- _Goal of the exercise_
Your task is to copy every record exactly.

- _Provided material_
## begin
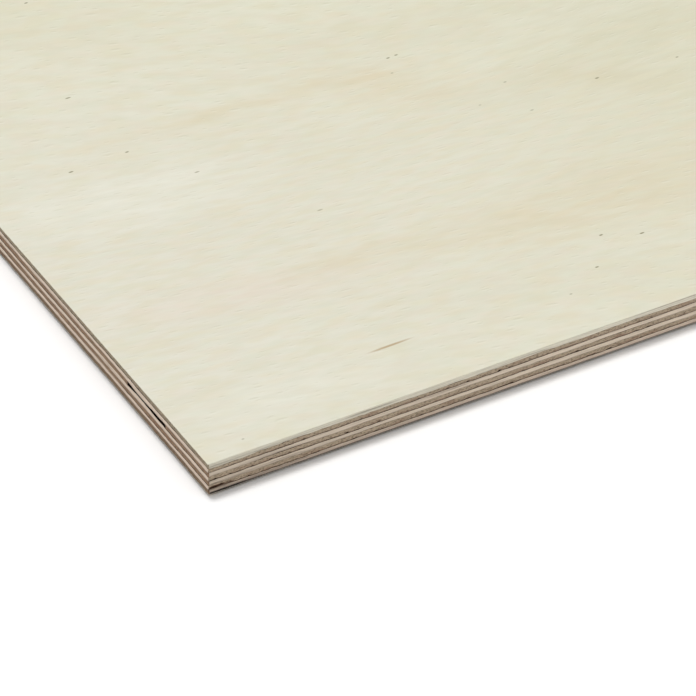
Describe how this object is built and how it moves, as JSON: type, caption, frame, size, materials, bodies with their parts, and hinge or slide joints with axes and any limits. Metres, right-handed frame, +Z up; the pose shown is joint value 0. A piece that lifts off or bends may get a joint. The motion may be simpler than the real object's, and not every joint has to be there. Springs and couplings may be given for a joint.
{
  "type": "plywood sheet",
  "caption": "Flat rectangular plywood panel of crossed hardwood veneers, with a sanded pale face, sawn edges that show the plies, and a small core gap in a short edge.",
  "frame": {"origin": "centre of the underside, on the surface that the sheet lies on", "axes": "+X along the sheet's length and face grain, +Y across its width, +Z up through its thickness to the good face"},
  "size_m": [1.2, 0.6, 0.009],
  "materials": {
    "face_veneer": "sanded, unfinished pale hardwood veneer",
    "back_veneer": "sanded, unfinished hardwood back veneer",
    "crossband_veneer": "unfinished, sawn edge",
    "core_veneer": "unfinished, sawn edge"
  },
  "bodies": {
    "root": {"face_ply": "face_veneer", "upper_crossband": "crossband_veneer", "upper_core_ply": "core_veneer", "centre_crossband": "crossband_veneer", "lower_core_ply": "core_veneer", "lower_crossband": "crossband_veneer", "back_ply": "back_veneer"}
  },
  "joints": []
}
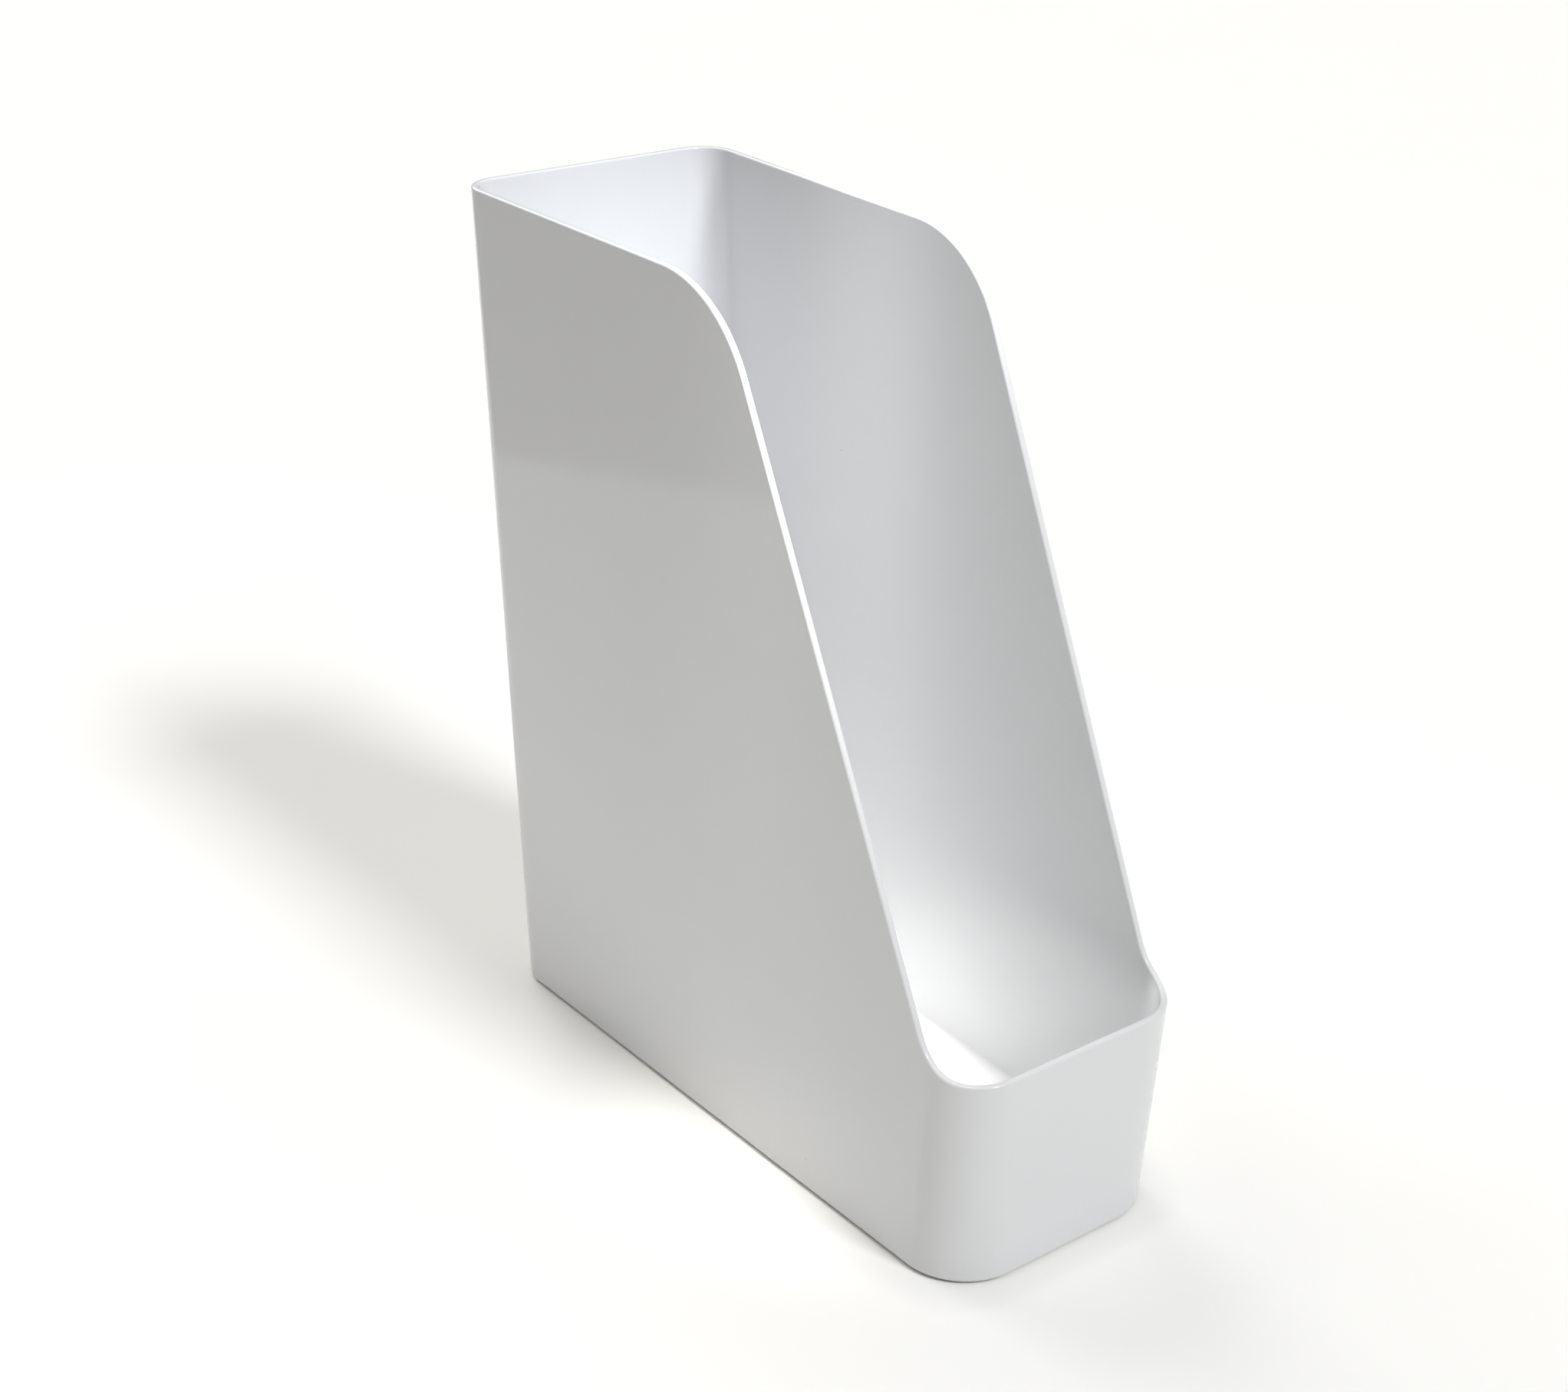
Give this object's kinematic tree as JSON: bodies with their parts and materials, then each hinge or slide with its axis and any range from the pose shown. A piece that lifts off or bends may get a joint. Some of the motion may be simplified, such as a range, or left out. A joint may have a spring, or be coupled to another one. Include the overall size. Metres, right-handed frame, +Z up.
## end
- _Complete output_
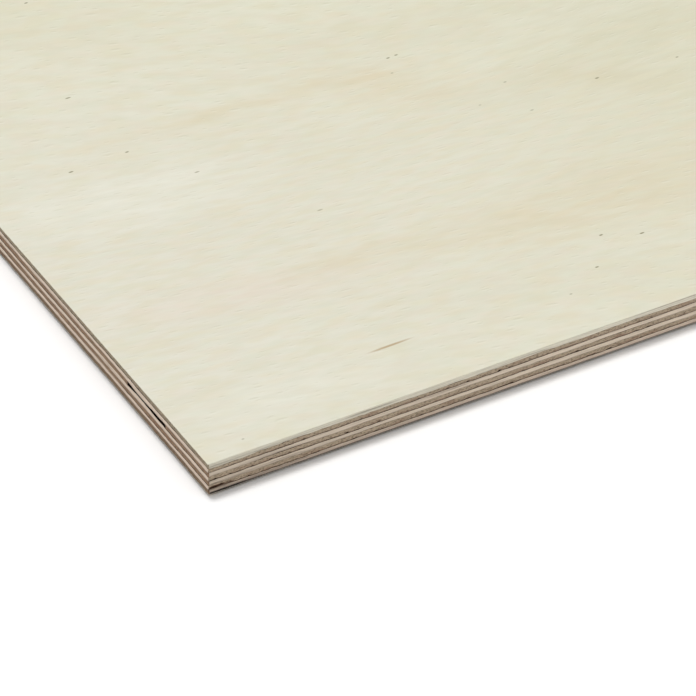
Describe how this object is built and how it moves, as JSON: type, caption, frame, size, materials, bodies with their parts, and hinge or slide joints with axes and any limits. Metres, right-handed frame, +Z up; the pose shown is joint value 0. A piece that lifts off or bends may get a joint. The motion may be simpler than the real object's, and not every joint has to be there. Springs and couplings may be given for a joint.
{
  "type": "plywood sheet",
  "caption": "Flat rectangular plywood panel of crossed hardwood veneers, with a sanded pale face, sawn edges that show the plies, and a small core gap in a short edge.",
  "frame": {"origin": "centre of the underside, on the surface that the sheet lies on", "axes": "+X along the sheet's length and face grain, +Y across its width, +Z up through its thickness to the good face"},
  "size_m": [1.2, 0.6, 0.009],
  "materials": {
    "face_veneer": "sanded, unfinished pale hardwood veneer",
    "back_veneer": "sanded, unfinished hardwood back veneer",
    "crossband_veneer": "unfinished, sawn edge",
    "core_veneer": "unfinished, sawn edge"
  },
  "bodies": {
    "root": {"face_ply": "face_veneer", "upper_crossband": "crossband_veneer", "upper_core_ply": "core_veneer", "centre_crossband": "crossband_veneer", "lower_core_ply": "core_veneer", "lower_crossband": "crossband_veneer", "back_ply": "back_veneer"}
  },
  "joints": []
}
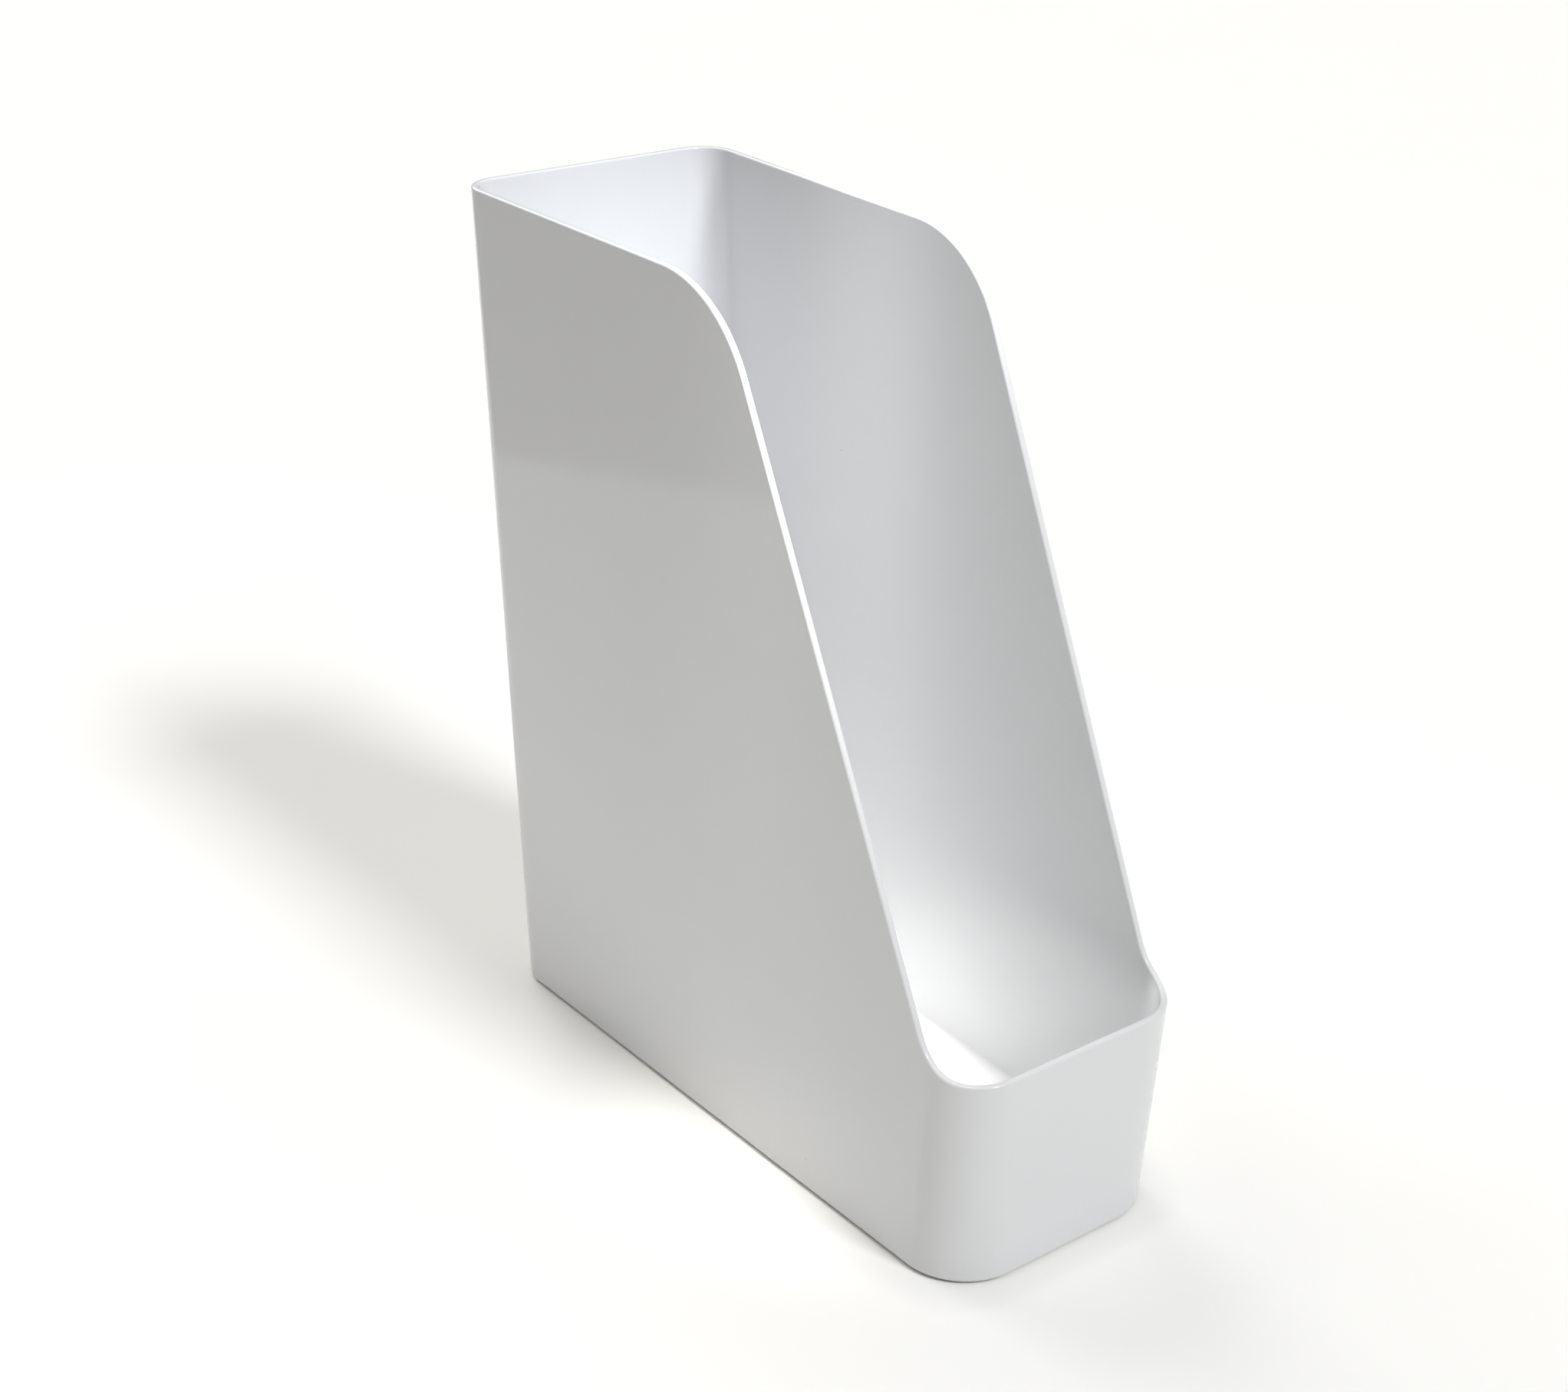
Give this object's kinematic tree as JSON: bodies with their parts and materials, then each hinge or slide with its axis and any range from the pose shown. A piece that lifts off or bends may get a joint. Some of the motion may be simplified, such as a range, or left out. A joint may have a spring, or be coupled to another one. Include the overall size. Metres, right-handed frame, +Z up.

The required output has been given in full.